11. Flink rollen en kneden
Rol en kneed de rol met de handdoek krachtig, alsof je deeg kneedt. Doe dit ongeveer vijftig keer. Sla daarna de handdoek terug en rol het plastic met het vilt open.
Het is belangrijk dat je voldoende kracht gebruikt bij het rollen en kneden. Hoe meer kracht je gebruikt, hoe meer je knijpt, hoe sneller het proces gaat!
12. Alles kwartslag draaien en opnieuw kneden
Vouw het folie open en trek de viltlap, die inmiddels is gaan krimpen, recht. Sla het folie weer terug en rol het geheel nu vertikaal op. Handdoek er weer omheen en opnieuw stevig rollen en kneden.
13. Viltlap meten
Leg tussen het kneden door de viltlap netjes recht en meet de maat. Bij een lap van 30 x 40 cm moet de eindmaat 20 x 30 cm worden. De viltlap is dan voldoende gekrompen en stevig genoeg.
Hoe meer de lap krimpt, hoe steviger de lap wordt.
Bepaal of de viltlap stevig genoeg is, door er goed aan te trekken. Blijft de lap in tact, dan is hij stevig genoeg.
14. Prop maken en gooien
Als de viltlap bijna op maat is en stevig genoeg, maak je van de lap een prop, waarmee je ongeveer 30 keer flink gaat gooien. Het gooien zorgt ervoor dat de vezels verder in elkaar springen. Controleer daarna of je de eindmaat hebt bereikt.
15. Uitspoelen en drogen
Wanneer de maat goed is, spoel je de viltlap uit in een emmer met lauw water, net zo lang tot alle zeep eruit is.
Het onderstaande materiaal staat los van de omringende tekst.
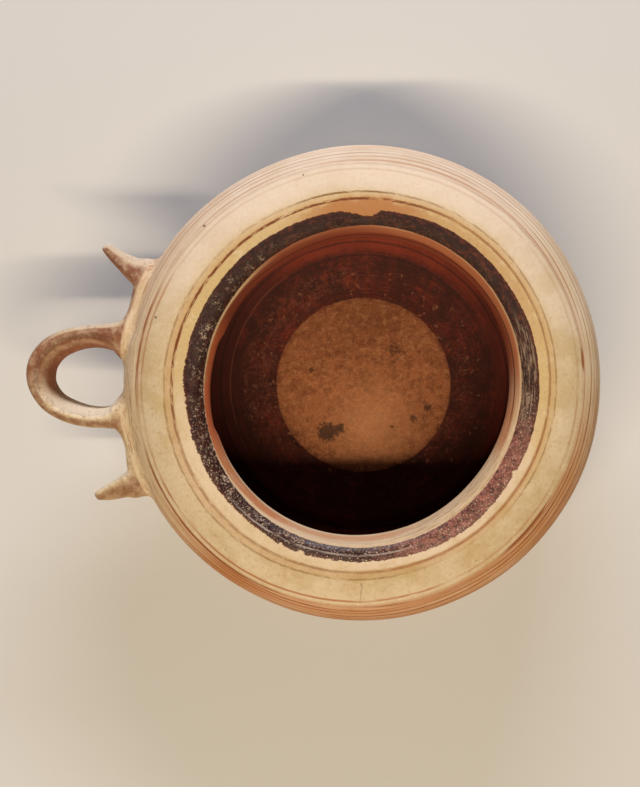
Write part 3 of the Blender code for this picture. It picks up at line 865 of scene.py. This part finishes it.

Knijp hem daarna goed uit. Leg de lap op een schone ondergrond, trek hem in model en laat hem drogen.
16. Lap verwerken
Is de lap droog, dan kun je er bijvoorbeeld een tasje, portemonnee of etui van maken. Naai de lapjes vilt aan elkaar met behulp van een festonsteek.
Vilt rafelt niet en hoeft niet te worden afgewerkt.
Knip uit het vilt een willekeurig patroon en versier dit met kraaltjes. Leuk als sleutelhanger.
17. De festonsteek (video 10.25 – 10.52)
Leg twee lapjes vilt op elkaar. Steek de draad in de naald en leg onderin de draad een knoop. Steek de naald van achter naar voor door het bovenste lapje heen, zodat de knoop aan de binnenkant tussen de twee lapjes valt. Steek nu de naald voor de helft, van achter naar voor, door beide (dus 2) lapjes heen. Pak de draad bij de naaldopening vast, sla hem om de punt van de naald en trek de naald met de draad door de lus. Herhaal dit tot de lapjes aan elkaar zitten en hecht daarna de draad aan de binnenkant af.